If you enjoy the company of stilt-legged shorebirds, shimmering fish, whispering cattails, and charming woodland critters, if you enjoy the feel of the sunlight dancing across your back, then you might be well-suited to the life of a pond.


Then again, a pond’s life is not as copasetic as long had been the case. Long, in this case, being in the order of billions of years. Really, that’s quite long enough to pull quite an act together. Ponds, as an important part of the entire wetlands system, became efficient biomes that formed, were filled in, froze, thawed, were buried under, and sometimes they were left behind by retreating glaciers. Millennia of practice taught ponds to attract all the creatures necessary to create a little world that could support itself, in abundance, while filtering the water, taking carbon out of the air, mitigating the effects of destructive flooding, and creating more land for the plants and animals that preferred a dryer climate.

Nowadays, however, there is just too much to do. Not only was there the old work, recycling all of the dying into new life, but the human population surrounding a pond is now pouring in extra work that needs to be done—pronto! By covering up so much space with buildings and roads, filling in millions of ponds in the process, there is at the same time more material running off into fewer ponds. Then the humans are tossing extra nitrogen and phosphorus onto the land, too much of which is immediately washed into ponds and other bodies of water before it ever does the work humans intend for it. Instead, it is left for the ponds to process, on top of all the other work it had been assigned to do for the previous millennia. The stress of life as a pond these days will kill you.
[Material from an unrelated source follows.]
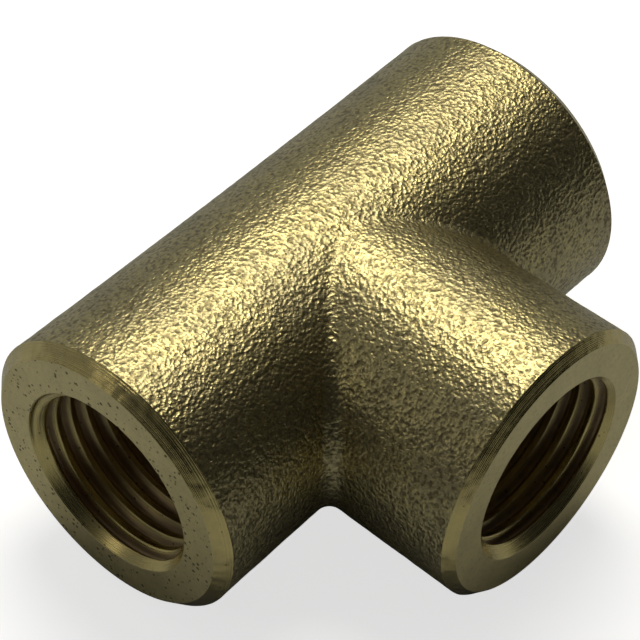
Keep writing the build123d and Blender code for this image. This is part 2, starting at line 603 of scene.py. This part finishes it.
def specks(nodes, spacing, size, share):
    """Small dark spots, at most one in each cell of the given spacing, gathered in loose clusters."""
    cells = nodes.add("ShaderNodeTexVoronoi", {"Vector": nodes.place, "Scale": 1 / spacing})
    chance, scale, _ = nodes.add("ShaderNodeSeparateColor", {"Color": cells.outputs["Color"]}).outputs
    ragged = nodes.math("MULTIPLY", nodes.noise(0.3 * spacing, detail=1.0), 0.8 * size / spacing)
    distance = nodes.math("ADD", cells.outputs["Distance"], ragged)
    reach = nodes.ramp(scale, 0.0, 1.0, 0.8 * size / spacing, 1.5 * size / spacing)
    inside = nodes.math("SUBTRACT", reach, distance)
    spot = nodes.math("MULTIPLY", inside, 3 * spacing / size, clamp=True)
    clusters = nodes.ramp(nodes.noise(2.0 * MM, detail=1.0), 0.35, 0.65, 0.4 * share, share)
    return nodes.math("MULTIPLY", spot, nodes.math("LESS_THAN", chance, clusters))


def turned_face():
    """Flat port faces: dull turned brass with dark specks, most of them on the port at -X."""
    nodes = Nodes("turned_face")
    lines = turning_lines(nodes, from_port_axis(nodes), FACE_LINE_WIDTH)
    on_left = nodes.math("LESS_THAN", place_parts(nodes)["X"], -PORT_REACH + RUN_CHAMFER)
    share = nodes.ramp(on_left, 0.0, 1.0, 0.12, 0.85)
    dark = nodes.math("MULTIPLY", specks(nodes, 0.26 * MM, 0.095 * MM, 1.0), share)
    cloud = nodes.noise(1.8 * MM, detail=4.0, roughness=0.65)
    mottle = nodes.noise(0.22 * MM, detail=2.0)
    colour = nodes.mix(nodes.ramp(cloud, 0.35, 0.7, 0.0, 0.3), FACE_BRASS, DULL_BRASS)
    colour = nodes.mix(nodes.ramp(mottle, 0.45, 0.7, 0.0, 0.25), colour, DULL_BRASS)
    colour = nodes.mix(dark, colour, PIT_BROWN)
    shine = nodes.ramp(lines, 0.3, 0.7, 0.42, 0.52)
    shine = nodes.math("ADD", shine, nodes.math("MULTIPLY", dark, 0.2))
    grain = nodes.noise(0.12 * MM, detail=1.0)
    normal = nodes.bump(grain, 0.012 * MM, nodes.bump(lines, FACE_LINE_DEPTH))
    nodes.give(nodes.shader.inputs["Base Color"], colour)
    nodes.give(nodes.shader.inputs["Roughness"], shine)
    nodes.give(nodes.shader.inputs["Normal"], normal)
    nodes.shader.inputs["Metallic"].default_value = 1.0
    return nodes.material


def turned_chamfer():
    """Chamfers: brighter cut brass with clear tool lines, and facets where the tool chattered."""
    nodes = Nodes("turned_chamfer")
    lines = turning_lines(nodes, from_port_axis(nodes), CHAMFER_LINE_WIDTH)
    chatter = nodes.noise(0.9 * MM, detail=1.5)
    stain = nodes.noise(0.7 * MM, detail=3.0, roughness=0.6)
    colour = nodes.mix(nodes.ramp(stain, 0.4, 0.75, 0.0, 0.5), CUT_BRASS, DULL_BRASS)
    dark = specks(nodes, 0.35 * MM, 0.07 * MM, 0.5)
    colour = nodes.mix(nodes.math("MULTIPLY", dark, 0.8), colour, PIT_BROWN)
    colour = nodes.mix(nodes.ramp(lines, 0.45, 0.7, 0.0, 0.3), colour, DULL_BRASS)
    shine = nodes.ramp(lines, 0.3, 0.7, 0.17, 0.28)
    normal = nodes.bump(lines, CHAMFER_LINE_DEPTH, nodes.bump(chatter, 0.10 * MM))
    nodes.give(nodes.shader.inputs["Base Color"], colour)
    nodes.give(nodes.shader.inputs["Roughness"], shine)
    nodes.give(nodes.shader.inputs["Normal"], normal)
    nodes.shader.inputs["Metallic"].default_value = 1.0
    return nodes.material


def tapped_bore():
    """Countersink, thread and waterway: bright crests, with browner grooves that are partly oxide and partly
    painted shade, and painted shade deeper inside.
    """
    nodes = Nodes("tapped_bore")
    groove = nodes.add("ShaderNodeAttribute", {}, attribute_name="groove").outputs["Fac"]
    x, y, _ = place_parts(nodes)
    along = nodes.math("MAXIMUM", nodes.math("ABSOLUTE", x), nodes.math("ABSOLUTE", y))
    depth = nodes.math("SUBTRACT", PORT_REACH, along)
    stain = nodes.noise(0.9 * MM, detail=3.0, roughness=0.6)
    patches = nodes.ramp(stain, 0.3, 0.6, 0.75, 1.0)
    # Browner in the thread grooves: partly oxide, partly painted shade.
    oxide_and_painted_shade = nodes.math("MULTIPLY", nodes.ramp(groove, 0.20, 0.50), patches)
    # Painted shade: browner the deeper a point lies in the bore.
    oxide_and_painted_shade = nodes.math("MAXIMUM", oxide_and_painted_shade, nodes.ramp(depth, 0.8 * MM, 4.0 * MM, 0.0, 0.6))
    colour = nodes.mix(nodes.ramp(stain, 0.35, 0.7, 0.0, 0.35), CUT_BRASS, DULL_BRASS)
    colour = nodes.mix(oxide_and_painted_shade, colour, OXIDE_AND_SHADE_BROWN)
    dark = specks(nodes, 0.35 * MM, 0.07 * MM, 0.5)
    colour = nodes.mix(nodes.math("MULTIPLY", dark, 0.8), colour, PIT_BROWN)
    lines = turning_lines(nodes, from_port_axis(nodes), FACE_LINE_WIDTH)
    shine = nodes.ramp(lines, 0.3, 0.7, 0.22, 0.30)
    shine = nodes.math("ADD", shine, nodes.math("MULTIPLY", oxide_and_painted_shade, 0.25))
    nodes.give(nodes.shader.inputs["Base Color"], colour)
    nodes.give(nodes.shader.inputs["Roughness"], shine)
    nodes.give(nodes.shader.inputs["Normal"], nodes.bump(lines, FACE_LINE_DEPTH))
    nodes.shader.inputs["Metallic"].default_value = 1.0
    return nodes.material


def pale_floor():
    """Pale matt floor, a little lit from within so that it ends in white."""
    nodes = Nodes("pale_floor")
    nodes.shader.inputs["Base Color"].default_value = (0.8, 0.8, 0.79, 1)
    nodes.shader.inputs["Roughness"].default_value = 0.9
    nodes.shader.inputs["Emission Color"].default_value = (1, 1, 1, 1)
    nodes.shader.inputs["Emission Strength"].default_value = 0.7
    return nodes.material


def grey_table():
    """Plain cool grey table, seen only in the brass."""
    nodes = Nodes("grey_table")
    nodes.shader.inputs["Base Color"].default_value = (0.53, 0.565, 0.64, 1)
    nodes.shader.inputs["Roughness"].default_value = 0.9
    return nodes.material


# ---------------------------------------------------------------- studio
FLOOR_RADIUS = 0.5
FLOOR_BEND = 0.3
WALL_HEIGHT = 0.9
TABLE_RADIUS = 0.3
TABLE_RIM = 0.01
TABLE_DROP = 0.05 * MM
LAMP_DISTANCE = 0.30


def make_sweep(name, z, flat_radius, bend_radius, wall_height, material):
    """A round floor that bends up into a wall, so that every view ends on the same pale tone."""
    profile = []
    for step in range(SWEEP_BEND_STEPS + 1):
        turn = math.pi / 2 * step / SWEEP_BEND_STEPS
        radius = flat_radius + bend_radius * math.sin(turn)
        profile.append((radius, z + bend_radius * (1 - math.cos(turn))))
    profile.append((flat_radius + bend_radius, z + wall_height))
    sweep = bmesh.new()
    rings = []
    for radius, height in profile:
        ring = []
        for i in range(SWEEP_SIDES):
            turn = 2 * math.pi * i / SWEEP_SIDES
            ring.append(sweep.verts.new((radius * math.cos(turn), radius * math.sin(turn), height)))
        rings.append(ring)
    sweep.faces.new(rings[0])
    for lower, upper in zip(rings, rings[1:]):
        for i in range(SWEEP_SIDES):
            j = (i + 1) % SWEEP_SIDES
            sweep.faces.new((upper[i], upper[j], lower[j], lower[i]))
    mesh = bpy.data.meshes.new(name)
    sweep.to_mesh(mesh)
    sweep.free()
    for face in mesh.polygons:
        face.use_smooth = True
    mesh.materials.append(material)
    floor = bpy.data.objects.new(name, mesh)
    bpy.context.scene.collection.objects.link(floor)
    return floor


def make_floor():
    """The pale floor is what the camera sees. The brass reflects a plain table just under it instead."""
    floor = make_sweep("studio_floor", body_low.z, FLOOR_RADIUS, FLOOR_BEND, WALL_HEIGHT, pale_floor())
    floor.visible_glossy = False
    floor.visible_diffuse = False
    floor.visible_shadow = False
    table_top = body_low.z - TABLE_DROP
    table = make_sweep("studio_table", table_top, TABLE_RADIUS, TABLE_RIM, TABLE_RIM, grey_table())
    table.visible_camera = False


def add_softbox(name, direction, width, length, power, colour):
    """An oval lamp that shines at the origin. Its length runs along Y, as far as its tilt allows."""
    light = bpy.data.lights.new(name, "AREA")
    light.shape = "ELLIPSE"
    light.size = width
    light.size_y = length
    light.energy = power
    light.color = colour
    lamp = bpy.data.objects.new(name, light)
    lamp.location = Vector(direction).normalized() * LAMP_DISTANCE
    back = lamp.location.normalized()
    along = (Vector((0, 1, 0)) - back * back.y).normalized()
    lamp.rotation_mode = "QUATERNION"
    lamp.rotation_quaternion = Matrix((along.cross(back), along, back)).transposed().to_quaternion()
    bpy.context.scene.collection.objects.link(lamp)


def make_world():
    """Dim room: darkest in front, lighter behind the object."""
    world = bpy.data.worlds.new("dim_room")
    world.use_nodes = True
    tree = world.node_tree
    back = next(n for n in tree.nodes if n.type == "BACKGROUND")
    place = tree.nodes.new("ShaderNodeTexCoord").outputs["Generated"]
    toward = tree.nodes.new("ShaderNodeVectorMath")
    toward.operation = "DOT_PRODUCT"
    toward.inputs[1].default_value = (0.25, 0.95, 0.1)
    tree.links.new(place, toward.inputs[0])
    ramp = tree.nodes.new("ShaderNodeMapRange")
    for name, value in (("From Min", -0.3), ("From Max", 0.95), ("To Min", 0.01), ("To Max", 0.20)):
        ramp.inputs[name].default_value = value
    tree.links.new(toward.outputs["Value"], ramp.inputs["Value"])
    tree.links.new(ramp.outputs["Result"], back.inputs["Strength"])
    back.inputs["Color"].default_value = (0.93, 0.98, 1.08, 1)
    bpy.context.scene.world = world


CAMERA_TARGET = Vector((-0.075, -0.382, -0.273)) * MM
CAMERA_AZIMUTH = math.radians(-49.89)
CAMERA_ELEVATION = math.radians(48.02)
CAMERA_DISTANCE = 130.6 * MM
CAMERA_ROLL = math.radians(1.96)
CAMERA_LENS = 153.5  # millimetres on a 36 mm sensor


def make_camera():
    """Long lens at the photo's angle, with no shift and no depth of field."""
    data = bpy.data.cameras.new("camera")
    data.sensor_width = 36
    data.lens = CAMERA_LENS
    data.clip_start = 0.01
    data.clip_end = 10
    camera = bpy.data.objects.new("camera", data)
    level = math.cos(CAMERA_ELEVATION)
    aside = Vector((math.sin(CAMERA_AZIMUTH), -math.cos(CAMERA_AZIMUTH), 0)) * level
    back = aside + Vector((0, 0, math.sin(CAMERA_ELEVATION)))
    camera.location = CAMERA_TARGET + back * CAMERA_DISTANCE
    camera.rotation_mode = "QUATERNION"
    camera.rotation_quaternion = (-back).to_track_quat("-Z", "Y") @ Quaternion((0, 0, 1), CAMERA_ROLL)
    bpy.context.scene.collection.objects.link(camera)
    bpy.context.scene.camera = camera


# ---------------------------------------------------------------- scene
forging = make_forging()
for material in (forged_skin(), turned_face(), turned_chamfer(), tapped_bore()):
    forging.data.materials.append(material)
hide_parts("tee_body")
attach(forging, "root")

make_floor()
make_world()
add_softbox("main_softbox", (0.34, 0.30, 0.89), 0.165, 0.21, 0.445, (1, 0.97, 0.88))
add_softbox("side_reflector", (-0.73, 0.46, 0.50), 0.08, 0.08, 0.019, (1, 0.96, 0.88))
make_camera()
bpy.context.scene.view_settings.view_transform = "Standard"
Yes, a pond has a little extra capacity, but that level is being quickly exceeded. This is a process called eutrophication—too much of a good thing. By pumping too much nitrogen and phosphorus into you, your life as a pond becomes overwhelmed with plant life. The plants, especially fast-expanding creatures like algae, love the extra nutrients. They multiply enormously – blocking out light to the rest of the pond – then die in the normal course of things and are eaten up by bacteria that use all your available oxygen in the process, suffocating the animal life that once entertained your waters.

Ponds aren’t the only place eutrophication happens. You hear about algae blooms in coastal waters that kill marine life in the area from oxygen starvation as well. But as a pond you also have to be concerned about humans using up too much of the local water for their agriculture, or an engineer condemning you to be filled in, or human practices that cause you to become inhospitably salty. If you are downwind from a coal plant, the rain that was once so refreshing now falls on you full of acid and mercury, making you crystal clear—but completely dead.

No, life ain’t easy for a pond, and you had begun to give up hope, but then a group of folks came to your banks one day and offered to do what they could to help.